Du côté des entreprises spécialisées, les limitations posées au TDM par les auteurs et leurs titulaires de droits peuvent soulever des questions au regard du développement des technologies d’IA.
Un autre problème majeur est le manque de transparence, notamment lorsque les bases de données sont privées. S’ajoute à cela la difficulté de mise en œuvre pratique de la notion de « procédés lisibles par machine » et une importante décision allemande a déjà examiné
quels procédés rempliraient convenablement la notion de «lisibles par machine ».
L’AI Act, publié le 1er août 2024, répond partiellement à cet enjeu en imposant une conception négociée de la transparence, mais le dispositif laisse bien des questions ouvertes.

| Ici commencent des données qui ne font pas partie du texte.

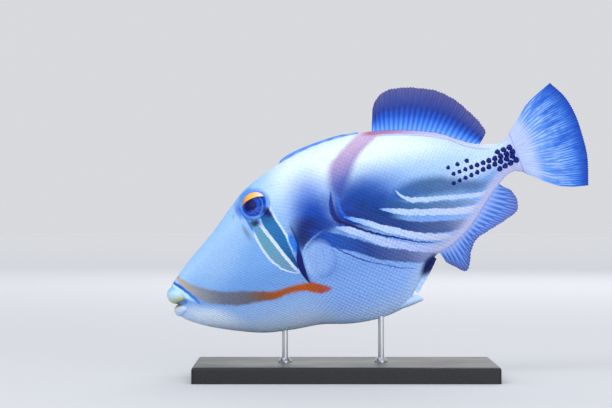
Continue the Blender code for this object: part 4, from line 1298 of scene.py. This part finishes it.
@dataclass
class ScaleCoat:
    """The scales: raised lozenge plates in crossing rows, set on the skin."""

    pitch: Line = ((6, 1.45), (40, 1.6), (64, 1.8), (80, 2.3), (120, 2.5), (150, 2.2), (188, 1.6))
    tall: float = 1.08  # height of a scale over its length
    cover: float = 0.975  # share of its cell that a scale fills
    squareness: float = 1.06  # 1 draws a sharp lozenge, 2 an oval
    rise: Pair = (0.09, 0.155)  # how far its middle stands out, on the head and the body
    flat_belly: float = 0.55  # share of its rise that a scale loses under the belly
    vary: Pair = (0.75, 1.15)  # least and most share of that rise
    sunk: float = 0.12
    start: float = 9.5
    map_patch: float = 0.003
    gill_cut: float = 71.2
    seed: int = 7
    reach: float = 80.0  # farthest distance round the flank from its widest level
    fine: float = 0.5  # step of the table of angles

    places: Array = field(init=False)
    rows: Array = field(init=False)
    table: Array = field(init=False)
    limits: Array = field(init=False)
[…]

Des solutions pratiques pour surmonter ces défis.
Afin de répondre aux incertitudes, nous pouvons lister quelques solutions pratiques. A commencer par l’élaboration de clauses de retrait standardisées par des organismes du secteur à l’instar du Syndicat national de l’édition (SNE) en France. Mais aussi la mise en place de protocoles de limitation lisibles par machine, comme le TDM Reservation Protocol. Ou encore, la création de solutions portées par des start-ups comme le Do Not Train Registry de la société Spawning, permettant aux artistes de faire valoir leurs droits de retrait via une liste renseignant leurs droits de propriété intellectuelle.
Ne pas battre en retraite.
Le cadre du droit de retrait dans l’Union européenne et en France présente encore des défis significatifs. Bien que la directive DSM et sa transposition en France engagent vers la voie d’une meilleure protection des titulaires de droits, des difficultés pratiques persistent. Une coopération continue entre les titulaires de droits et les entreprises d’IA demeure essentielle pour parvenir à l’équilibre entre innovation et protection de la propriété intellectuelle.
Cet article découle du livre The AI Revolution: the International Legal Perspective, présenté par l’organisation www.iael.org pendant l’Amsterdam Dance Event 2024 et édité par Anne-Marie Pecoraro et Alexander Ross.